Rows from an object dataset:
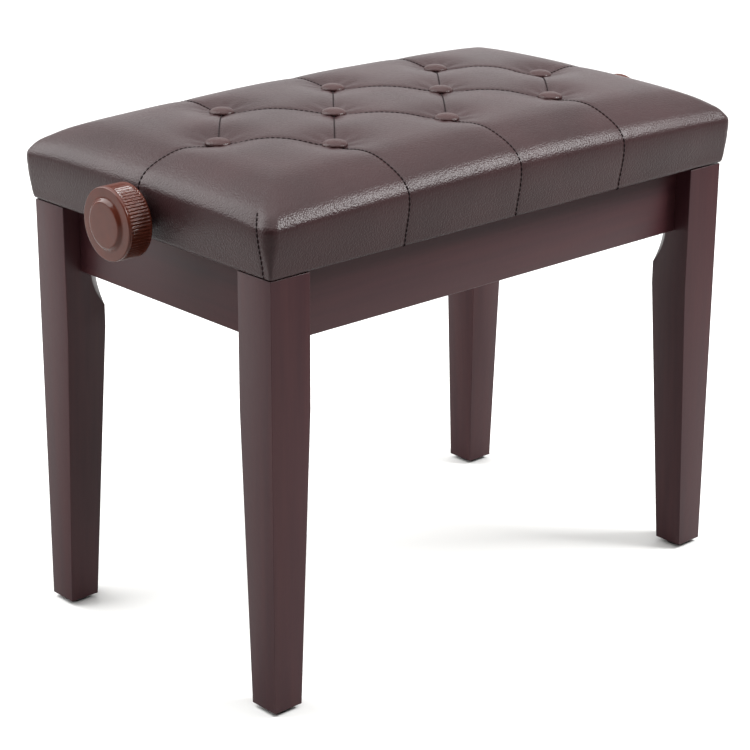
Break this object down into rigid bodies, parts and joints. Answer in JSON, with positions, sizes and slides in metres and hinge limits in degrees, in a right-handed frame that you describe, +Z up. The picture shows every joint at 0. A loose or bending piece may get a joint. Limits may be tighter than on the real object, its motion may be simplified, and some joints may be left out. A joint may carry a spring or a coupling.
{
  "type": "adjustable piano bench",
  "caption": "Height-adjustable piano bench: tufted padded seat on crossed steel arms raised by a screw with a ribbed knob at each end, over a tapered-leg wooden base.",
  "frame": {"origin": "on the floor, under the middle of the bench", "axes": "+X along the bench's length and the knobs' axis, +Y across its depth towards the back, +Z up"},
  "size_m": [0.6312, 0.332, 0.4611],
  "materials": {
    "lacquered_wood": "semi-gloss lacquer over dark mahogany stain",
    "plain_wood": "sawn and sanded, unfinished",
    "plywood": "sanded plywood, unfinished",
    "leather": "dark brown grained coated leather cloth",
    "foam": "open-cell foam",
    "black_steel": "black powder coat",
    "zinc_steel": "bright zinc plate",
    "knob_plastic": "moulded, glossy",
    "black_plastic": "moulded, matt"
  },
  "bodies": {
    "base": {"apron_back": "lacquered_wood", "apron_front": "lacquered_wood", "apron_left": "lacquered_wood", "apron_right": "lacquered_wood", "corner_block_back_left": "plain_wood", "corner_block_back_right": "plain_wood", "corner_block_front_left": "plain_wood", "corner_block_front_right": "plain_wood", "foot_glide_back_left": "black_plastic", "foot_glide_back_right": "black_plastic", "foot_glide_front_left": "black_plastic", "foot_glide_front_right": "black_plastic", "leg_back_left": "lacquered_wood", "leg_back_right": "lacquered_wood", "leg_bolt_back_left": "zinc_steel", "leg_bolt_back_right": "zinc_steel", "leg_bolt_front_left": "zinc_steel", "leg_bolt_front_right": "zinc_steel", "leg_front_left": "lacquered_wood", "leg_front_right": "lacquered_wood", "lower_pivot_rod": "zinc_steel", "lower_rail_back": "black_steel", "lower_rail_front": "black_steel"},
    "seat": {"bush_left": "black_plastic", "bush_right": "black_plastic", "button_back_1": "leather", "button_back_2": "leather", "button_back_3": "leather", "button_front_1": "leather", "button_front_2": "leather", "button_front_3": "leather", "button_middle_1": "leather", "button_middle_2": "leather", "button_middle_3": "leather", "button_middle_4": "leather", "foam_pad": "foam", "seat_board": "plywood", "seat_cushion": "leather", "seat_rail_back": "plain_wood", "seat_rail_front": "plain_wood", "seat_rail_left": "plain_wood", "seat_rail_right": "plain_wood", "side_cover_back": "leather", "side_cover_front": "leather", "side_cover_left": "leather", "side_cover_right": "leather", "upper_rail_back": "black_steel", "upper_rail_front": "black_steel"},
    "rising_arms": {"centre_pin_back": "zinc_steel", "centre_pin_front": "zinc_steel", "rising_arm_back": "black_steel", "rising_arm_front": "black_steel"},
    "falling_arms": {"falling_arm_back": "black_steel", "falling_arm_front": "black_steel", "sliding_rod": "zinc_steel"},
    "nut": {"nut_bar": "zinc_steel"},
    "screw": {"knob_left": "knob_plastic", "knob_right": "knob_plastic", "lead_screw": "zinc_steel"}
  },
  "joints": [
    {"name": "seat_lift", "type": "slide", "parent": "base", "child": "seat", "axis": [0, 0, 1], "range_m": [0, 0.09]},
    {"name": "rising_arm_swing", "type": "hinge", "parent": "base", "child": "rising_arms", "pos_m": [-0.215, 0, 0.348], "axis": [0, -1, 0], "range_deg": [0, 12.35]},
    {"name": "falling_arm_swing", "type": "hinge", "parent": "seat", "child": "falling_arms", "pos_m": [-0.215, 0, 0.4035], "axis": [0, 1, 0], "range_deg": [0, 12.35]},
    {"name": "nut_travel", "type": "slide", "parent": "seat", "child": "nut", "axis": [-1, 0, 0], "range_m": [0, 0.02175]},
    {"name": "knob_turn", "type": "hinge", "parent": "seat", "child": "screw", "pos_m": [0, 0, 0.4035], "axis": [1, 0, 0], "range_deg": [0, 2609.3]}
  ],
  "couplings": [
    {"joint": "rising_arm_swing", "follows": "seat_lift", "rad_per_m": 2.3938},
    {"joint": "falling_arm_swing", "follows": "seat_lift", "rad_per_m": 2.3938},
    {"joint": "nut_travel", "follows": "seat_lift", "ratio": 0.24151},
    {"joint": "knob_turn", "follows": "seat_lift", "rad_per_m": 505.82}
  ]
}
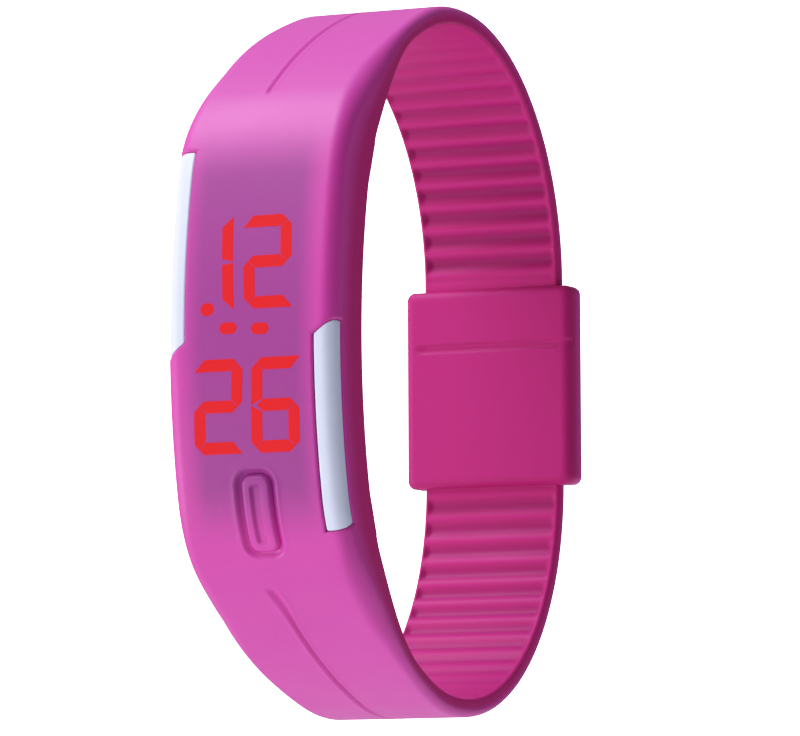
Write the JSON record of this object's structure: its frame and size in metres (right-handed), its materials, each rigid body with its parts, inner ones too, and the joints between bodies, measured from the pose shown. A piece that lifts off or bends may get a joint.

** Aim **
Every record shown above must be echoed exactly.

** Answer for the task **
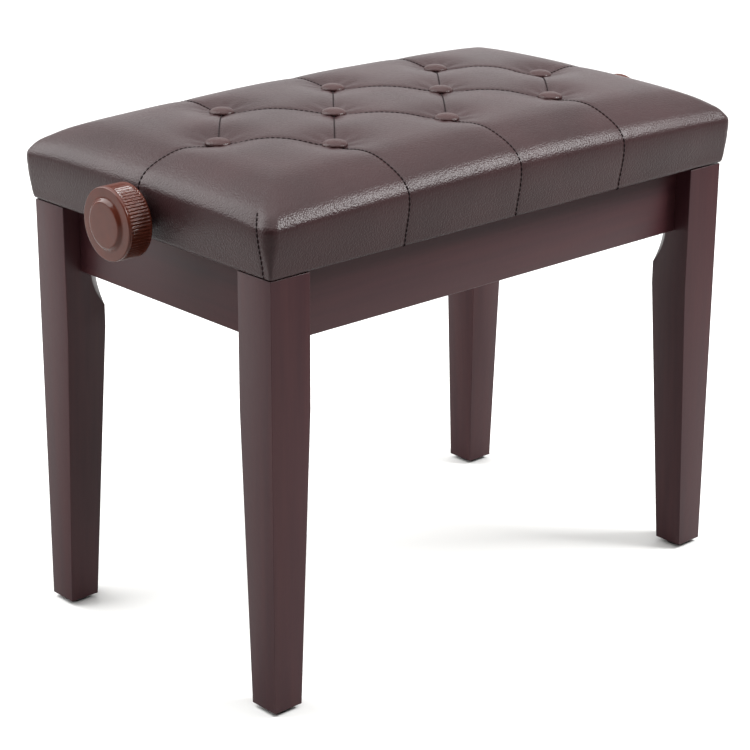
Break this object down into rigid bodies, parts and joints. Answer in JSON, with positions, sizes and slides in metres and hinge limits in degrees, in a right-handed frame that you describe, +Z up. The picture shows every joint at 0. A loose or bending piece may get a joint. Limits may be tighter than on the real object, its motion may be simplified, and some joints may be left out. A joint may carry a spring or a coupling.
{
  "type": "adjustable piano bench",
  "caption": "Height-adjustable piano bench: tufted padded seat on crossed steel arms raised by a screw with a ribbed knob at each end, over a tapered-leg wooden base.",
  "frame": {"origin": "on the floor, under the middle of the bench", "axes": "+X along the bench's length and the knobs' axis, +Y across its depth towards the back, +Z up"},
  "size_m": [0.6312, 0.332, 0.4611],
  "materials": {
    "lacquered_wood": "semi-gloss lacquer over dark mahogany stain",
    "plain_wood": "sawn and sanded, unfinished",
    "plywood": "sanded plywood, unfinished",
    "leather": "dark brown grained coated leather cloth",
    "foam": "open-cell foam",
    "black_steel": "black powder coat",
    "zinc_steel": "bright zinc plate",
    "knob_plastic": "moulded, glossy",
    "black_plastic": "moulded, matt"
  },
  "bodies": {
    "base": {"apron_back": "lacquered_wood", "apron_front": "lacquered_wood", "apron_left": "lacquered_wood", "apron_right": "lacquered_wood", "corner_block_back_left": "plain_wood", "corner_block_back_right": "plain_wood", "corner_block_front_left": "plain_wood", "corner_block_front_right": "plain_wood", "foot_glide_back_left": "black_plastic", "foot_glide_back_right": "black_plastic", "foot_glide_front_left": "black_plastic", "foot_glide_front_right": "black_plastic", "leg_back_left": "lacquered_wood", "leg_back_right": "lacquered_wood", "leg_bolt_back_left": "zinc_steel", "leg_bolt_back_right": "zinc_steel", "leg_bolt_front_left": "zinc_steel", "leg_bolt_front_right": "zinc_steel", "leg_front_left": "lacquered_wood", "leg_front_right": "lacquered_wood", "lower_pivot_rod": "zinc_steel", "lower_rail_back": "black_steel", "lower_rail_front": "black_steel"},
    "seat": {"bush_left": "black_plastic", "bush_right": "black_plastic", "button_back_1": "leather", "button_back_2": "leather", "button_back_3": "leather", "button_front_1": "leather", "button_front_2": "leather", "button_front_3": "leather", "button_middle_1": "leather", "button_middle_2": "leather", "button_middle_3": "leather", "button_middle_4": "leather", "foam_pad": "foam", "seat_board": "plywood", "seat_cushion": "leather", "seat_rail_back": "plain_wood", "seat_rail_front": "plain_wood", "seat_rail_left": "plain_wood", "seat_rail_right": "plain_wood", "side_cover_back": "leather", "side_cover_front": "leather", "side_cover_left": "leather", "side_cover_right": "leather", "upper_rail_back": "black_steel", "upper_rail_front": "black_steel"},
    "rising_arms": {"centre_pin_back": "zinc_steel", "centre_pin_front": "zinc_steel", "rising_arm_back": "black_steel", "rising_arm_front": "black_steel"},
    "falling_arms": {"falling_arm_back": "black_steel", "falling_arm_front": "black_steel", "sliding_rod": "zinc_steel"},
    "nut": {"nut_bar": "zinc_steel"},
    "screw": {"knob_left": "knob_plastic", "knob_right": "knob_plastic", "lead_screw": "zinc_steel"}
  },
  "joints": [
    {"name": "seat_lift", "type": "slide", "parent": "base", "child": "seat", "axis": [0, 0, 1], "range_m": [0, 0.09]},
    {"name": "rising_arm_swing", "type": "hinge", "parent": "base", "child": "rising_arms", "pos_m": [-0.215, 0, 0.348], "axis": [0, -1, 0], "range_deg": [0, 12.35]},
    {"name": "falling_arm_swing", "type": "hinge", "parent": "seat", "child": "falling_arms", "pos_m": [-0.215, 0, 0.4035], "axis": [0, 1, 0], "range_deg": [0, 12.35]},
    {"name": "nut_travel", "type": "slide", "parent": "seat", "child": "nut", "axis": [-1, 0, 0], "range_m": [0, 0.02175]},
    {"name": "knob_turn", "type": "hinge", "parent": "seat", "child": "screw", "pos_m": [0, 0, 0.4035], "axis": [1, 0, 0], "range_deg": [0, 2609.3]}
  ],
  "couplings": [
    {"joint": "rising_arm_swing", "follows": "seat_lift", "rad_per_m": 2.3938},
    {"joint": "falling_arm_swing", "follows": "seat_lift", "rad_per_m": 2.3938},
    {"joint": "nut_travel", "follows": "seat_lift", "ratio": 0.24151},
    {"joint": "knob_turn", "follows": "seat_lift", "rad_per_m": 505.82}
  ]
}
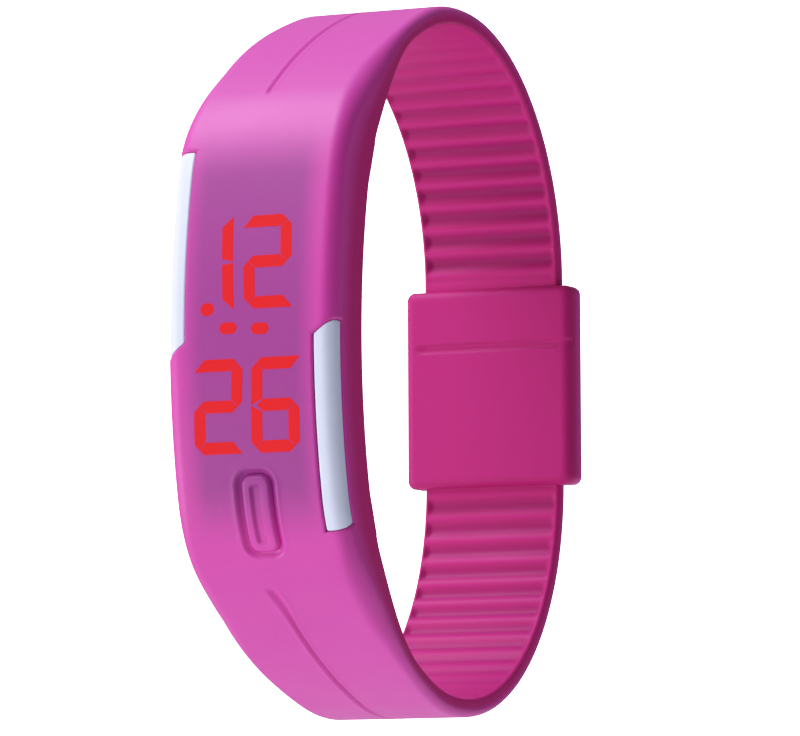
Write the JSON record of this object's structure: its frame and size in metres (right-handed), its materials, each rigid body with its parts, inner ones too, and the joints between bodies, measured from the pose shown. A piece that lifts off or bends may get a joint.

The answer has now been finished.